Выбрать главу

Судя по дальнейшим событиям, Чарльз, очевидно, открыл отцу свое горе; так или иначе, тот пришел ему на выручку, и это было проявлением любви, столь необходимой мальчику, хотя, вообще-то говоря, любовь должна сама, без зова, спешить на помощь. Как бы то ни было, ему помогли. Мистер Диккенс послал на фабрику ваксы не слишком корректное письмо, где возмущался положением сына в компании. Стоит ли удивляться, что Джеймс Лэмерт, так много сделавший для Чарльза, обиделся на письмо (да еще этот надменный тон — вполне в духе Микобера или Доррита!) и вот, призвав мальчика в контору, он рассчитал его, не поскупившись на злые слова по адресу его возлюбленного родителя. И тут-то миссис Диккенс, боясь потерять столь полезного родственника — дела и без того шли плохо, — решила вновь выказать свою практичность и этим вконец разобидела сына. Она добилась от Лэмерта согласия принять Чарльза обратно. Однако Джон Диккенс воспротивился этому: ведь задета была его гордость, его отеческая любовь. Мальчик не вернется на фабрику. Этот случай, очевидно, укрепил в Чарльзе уверенность, что глава семьи — отец, а мать вольна распоряжаться лишь по хозяйству. «Я не простил матери, не прощу, не могу простить, что она ратовала за мое возвращение на фабрику».

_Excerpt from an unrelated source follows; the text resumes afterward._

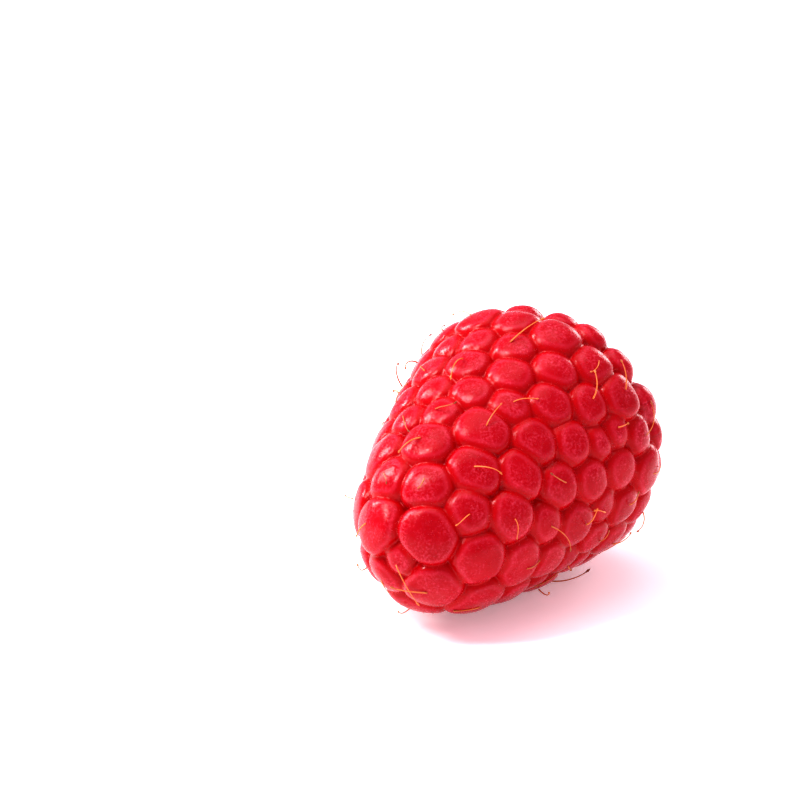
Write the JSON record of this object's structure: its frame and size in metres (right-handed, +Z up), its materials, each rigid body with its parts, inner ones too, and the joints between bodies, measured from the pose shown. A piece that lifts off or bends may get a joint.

Утверждая, а я буду на этом настаивать, что мучительные месяцы, проведенные на фабрике ваксы, оказали на жизнь и творчество Диккенса не только травмирующее, но и плодотворное влияние, я далек от намерения смягчать ситуацию. Конечно, то был жестокий период в жизни впечатлительного и живого ребенка. Но во всем, что Диккенс рассказывал Форстеру, в неизданных фрагментах автобиографии, в «Дэвиде Копперфилде» и многих сценах его других романов, где косвенно отражено это событие, перенесенные им страдания невероятно драматизированы. «В час моих испытаний…», «…я был такой маленький», «…любознательный, быстрый, тонкий и ранимый…», «…так легко всеми забытый в столь юном возрасте…», «…странное существо, похожее на маленькое привидение…», «…нечто вроде маленького Каина, с той лишь разницей, что я никому никогда не делал зла…», «…в жалкой беленькой шапчонке, кургузом пиджачке и плисовых штанах…» — эти фразы переполняют страницы его автобиографии, и рассказчик начинает сам уподобляться в нашем сознании какому-то удивительному диккенсовскому типу, взрослому, пытающемуся оживить свое детство и настолько погруженному в это занятие, что он готов за причитаниями над утраченной невинностью забыть о своем повседневном взрослом существовании, — словом, одному из неповторимых словоохотливых чудаков, населяющих его романы. Таким он в какой-то мере и был — чуточку помешанным на событиях своего детства, заносчивым, несправедливым и равнодушным к близким. И все же благодаря тому, что он позволил себе сбросить путы реальности, он, бесспорно, поднялся к какой-то особой поэзии детского страдания, а через него и к пониманию человеческого страдания вообще. При всей его слащавости, фальшивых нотах, дурном вкусе, при том, что некоторых его героев мы воспринимаем лишь как громкий расплывчатый звук в верхней октаве (таковы Оливер, Нелл, Флой Домби), негодование, которое слышится в его книгах, делает его имя почти символом народного протеста против жестокости, символом сочувствия угнетенным, беспомощным, покинутым, отверженным. Это установившаяся по всему миру репутация, и ее не поколебать никаким ученым-исследователям, сколько бы фактов они ни приводили в доказательство того, что порой он бывал безжалостен к отщепенцам — если считал их людьми злыми или хотя бы безответственными.

Для рядового читателя, полюбившего книги Диккенса, он прежде всего юморист; второе, что в нем ценят, — это его способность трогать сердца. И конечно, рядовой читатель правильно решил для себя этот вопрос: мытарства тех одиноких месяцев, подавленный страх, стыд и ощущение покинутости так глубоко въелись в душу Диккенса, что никто из писателей (за исключением Достоевского, Гиссинга{18} и Джека Лондона) не мог в равной мере отождествлять себя с париями.